Public Information (Commercial Use)

Part of the debate – in the House of Commons at 10:17 pm on 12th November 2007.

Alert me about debates like this

Photo of Gareth Thomas Gareth Thomas Parliamentary Under-Secretary(Department for International Development) (Trade Policy) (also Business, Enterprise and Regulatory Reform), Parliamentary Under-Secretary (Department for Business, Enterprise and Regulatory Reform) (Trade and Consumer Affairs) (also Department for International Development), Party Chair, Co-operative Party 10:17 pm, 12th November 2007

I congratulate my hon. Friend Mr. Todd on securing parliamentary time for this important debate. I welcome the opportunity to explore the issues that he has raised. I hope to give him some comfort by saying that there is more work being undertaken and more consideration in Government of those issues, albeit that there is unfinished work before us.

Let me set out a little of the background to the Government's position. We welcomed the Office of Fair Trading's market study into the commercial use of public information, which, as my hon. Friend will recall, was published in December 2006. The study was thorough and identified a range of detailed and complex issues. The recommendations reflected a concern by some users of public sector information about the interaction between Government and markets, specifically the impact that the public sector can have on the way that markets work.

Another issue mentioned in the OFT report was the estimated potential value of public sector information within the economy. The report concentrated on the commercial use of public sector information. As my hon. Friend acknowledged, that is a particularly important area in driving new, improved and innovative products in today's global market. Public sector information holders are often the only source for much of these raw data. Several PSIHs also compete with businesses in turning that raw information into value-added products and services. As my hon. Friend also alluded to, the OFT estimated that the value of public sector information to the UK's economy has the potential to increase from £590 million at the moment to more than £1 billion annually. As he also said, some experts believe that that figure could increase even further.

The main conclusions of the OFT's study were that public sector information holders should make as much unrefined public sector information available as possible for commercial use and reuse; that businesses should have access to public sector information at the earliest point at which it is useful to them; and that where the public sector information holder is the only supplier, access to information should be provided on an equal basis for all businesses and the public sector holder information holder itself. The report also referred to the need to use proportionate cost-related pricing, and the need to account separately for costs and income from unrefined and refined information activities so that public sector information holders can demonstrate that they are providing and pricing information fairly and in a non-discriminatory manner.

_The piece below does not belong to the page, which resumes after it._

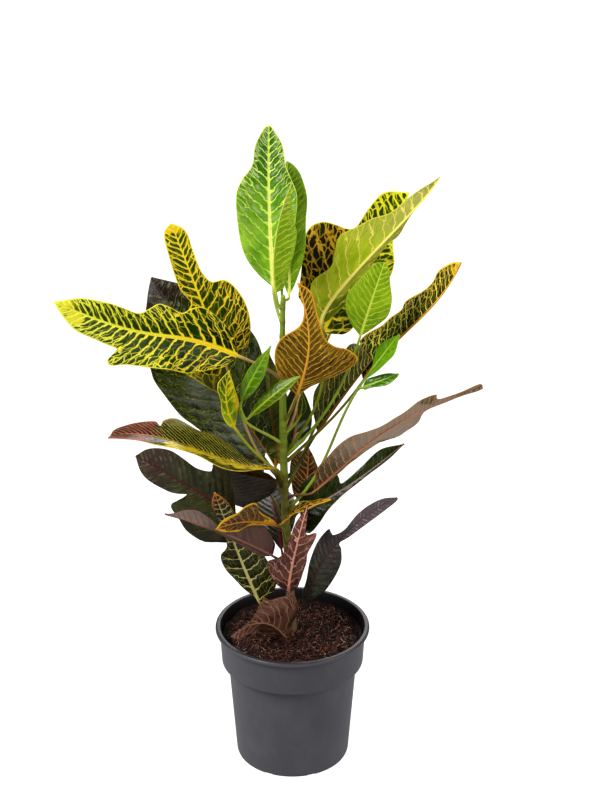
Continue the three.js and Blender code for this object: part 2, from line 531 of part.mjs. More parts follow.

The last recommendation from the OFT's work that I shall highlight is the suggestion that the role of the Office of Public Sector Information be widened to monitor public sector information holders better, with improved enforcement and complaints procedures. The Government response welcomed the recommendations of the OFT study, and accepted the majority of them. As my hon. Friend may be aware, we noted in our response that some of the OFT's recommendations required further work by the Government.

My hon. Friend alluded to the subject of trading funds. We believe that further work is required to consider the impact of proposed changes to data definitions and pricing policy, especially the impact on trading funds, in order to ensure that there are no adverse impacts on the ability to collect the information in the future or on the performance of trading funds in the fulfilment of essential public tasks, and to ensure that the proposed benefit is sufficient to justify the fiscal cost. He may be aware that such work is currently being undertaken and I expect that the initial research will be concluded later this year.

As my hon. Friend indicated, the current model has been good for the taxpayer. Thanks to the trading funds' role in fulfilling public tasks, the Government create and own high quality information assets, such as mapping data, geological data, nautical charts and meteorological data, but the taxpayer only pays a fraction of the cost of their collection and dissemination.

Given that the trading fund model is well established, the Government believe that we should take the time to look at the issues in some detail. We must ensure that high-quality data continue to be produced, and public sector tasks fulfilled, at the same time as opportunities for the wider economy are maximised. It would be entirely premature to abandon what has been a high-quality data production model without fully exploring the consequences. As my hon. Friend said, the UK has world-class agencies, including Ordnance Survey, the Met Office, the UK Hydrographic Office and the Land Registry. I shall take this opportunity on behalf of the Government to pay tribute to the professionalism, expertise and talent that is housed in each of those offices. We should be careful to avoid destabilising those excellent agencies.

The Government have set out the principles within which trading funds should operate and how public sector bodies should charge for their services in the recently published document "Managing public money". Individual bodies are free to set their prices within the markets in which they operate, provided that they abide by those broad principles. The research that is under way may inform future policy in this area.